* Dataset content:
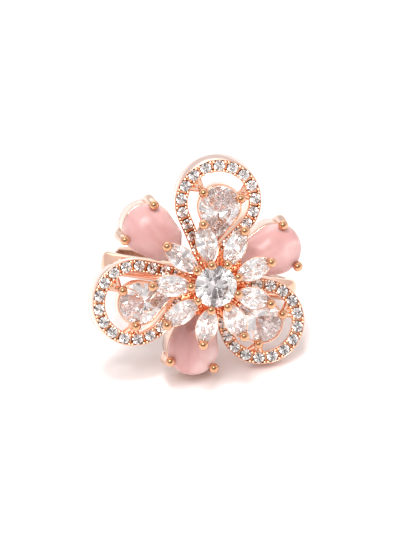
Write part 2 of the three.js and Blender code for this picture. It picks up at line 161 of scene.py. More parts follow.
# Ball prongs. The points of a wire's path are (out, across, up or down) from the tip, or from the back.
WIRE_WAIST = 0.12
BALL_SQUASH = 0.94
CENTRE_PRONGS = dict(radial=2.9, height=-0.92, foot=1.7, foot_height=-4.6, bend=(2.62, 0, -2.3), wire=0.38,
                     ball=0.58)
BENT_PRONGS = {2: (2.5, 0.62), 5: (2.65, 0.52)}  # two centre prongs are pressed further in
MARQUISE_PRONG = dict(radial=7.34, height=-1.92, foot=(0.75, -1.75), bend=(0.05, -0.75), wire=0.5, ball=0.6)
PEAR_PRONG = dict(radial=10.3, half=2.3, height=-6.8, foot=(0.22, 0.2), bend=(0.28, 0.26, 1.1), wire=0.42,
                  ball=0.6)
PEAR_FORK = dict(angles=(50, 62, 74), start=(0.15, 0.1, 0.9), drop=0.35, inset=0.1, radii=(0.38, 0.32))
CABOCHON_PRONG = dict(radial=10.78, half=2.72, height=-6.6, foot=(0.12, -0.2, 0.9), low=(0.32, 0.12, 2.4),
                      bend=(0.22, 0.08, 1.2), wire=0.5, swell=0.4, ball=0.6)

# ---------------------------------------------------------------- view, looks and light

CAMERA_TURNS = (-10.1, 8.1, 11.0)  # how the head lies in the view: about z, then x, then y
CAMERA_DISTANCE = 0.274
CAMERA_SENSOR = 36
AIM_RIGHT = -0.00105  # the centre stone sits a little right of and below the view's middle
AIM_UP = -0.0012
VIEW_HEIGHT = 0.06529412  # seen height at the centre stone's distance

# Noises as (scale, detail).
DRIFT = (260, 2)
HAZE = (900, 4)
RIPPLE = (1500, 2)
PATCHES = (380, 2)
BRUSHING = (1100, 3)
CLARITY = (1200, 3)

# Lowest and highest roughness.
MIRROR = (0.02, 0.05)
BEAD = (0.03, 0.07)
SATIN = (0.12, 0.24)

STREAKS = dict(Scale=1.0, Detail=3, Roughness=0.42, Distortion=0.5)
STREAK_STRETCH = (0.15, 0.36, 0.3)  # along the stone, across it and outwards
STREAK_STEP = 20  # sets the streaks of one cabochon apart from the next one's
STREAK_COORDS = "local"

FLOOR_HALF = 1.2
FLOOR_COLOUR = (0.97, 0.91, 0.90)

WORLD_STRENGTH = 0.88
WORLD_FILL = 0.77  # what matt surfaces get of the tent, so that the lamps cast clearer shadows
WORLD_GAP = ((0.974, (1, 1, 1)), (0.981, (0.72, 0.67, 0.67)), (0.988, (0.62, 0.57, 0.57)),
             (0.993, (0.14, 0.12, 0.12)))  # the tent round the camera's direction, by cosine
WORLD_RISE = ((0.0, (0.96, 0.94, 0.94)), (0.45, (1.0, 0.99, 1.0)), (0.85, (1.12, 1.12, 1.12)))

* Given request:
Repeat, word for word, the lines from the opening of the material through the line containing "bend=(0.22, 0.08, 1.2), wire=0.5, swell=0.4, ball=0.6)".

* Full answer:
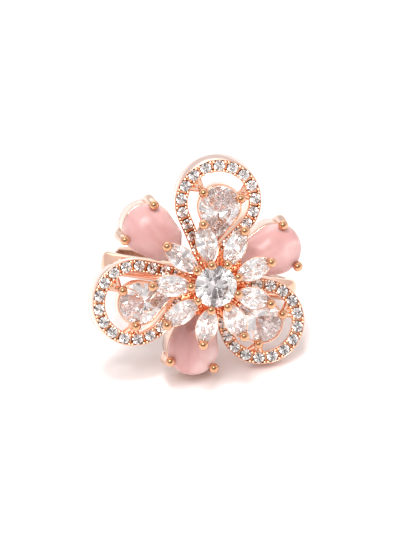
Write part 2 of the three.js and Blender code for this picture. It picks up at line 161 of scene.py. More parts follow.
# Ball prongs. The points of a wire's path are (out, across, up or down) from the tip, or from the back.
WIRE_WAIST = 0.12
BALL_SQUASH = 0.94
CENTRE_PRONGS = dict(radial=2.9, height=-0.92, foot=1.7, foot_height=-4.6, bend=(2.62, 0, -2.3), wire=0.38,
                     ball=0.58)
BENT_PRONGS = {2: (2.5, 0.62), 5: (2.65, 0.52)}  # two centre prongs are pressed further in
MARQUISE_PRONG = dict(radial=7.34, height=-1.92, foot=(0.75, -1.75), bend=(0.05, -0.75), wire=0.5, ball=0.6)
PEAR_PRONG = dict(radial=10.3, half=2.3, height=-6.8, foot=(0.22, 0.2), bend=(0.28, 0.26, 1.1), wire=0.42,
                  ball=0.6)
PEAR_FORK = dict(angles=(50, 62, 74), start=(0.15, 0.1, 0.9), drop=0.35, inset=0.1, radii=(0.38, 0.32))
CABOCHON_PRONG = dict(radial=10.78, half=2.72, height=-6.6, foot=(0.12, -0.2, 0.9), low=(0.32, 0.12, 2.4),
                      bend=(0.22, 0.08, 1.2), wire=0.5, swell=0.4, ball=0.6)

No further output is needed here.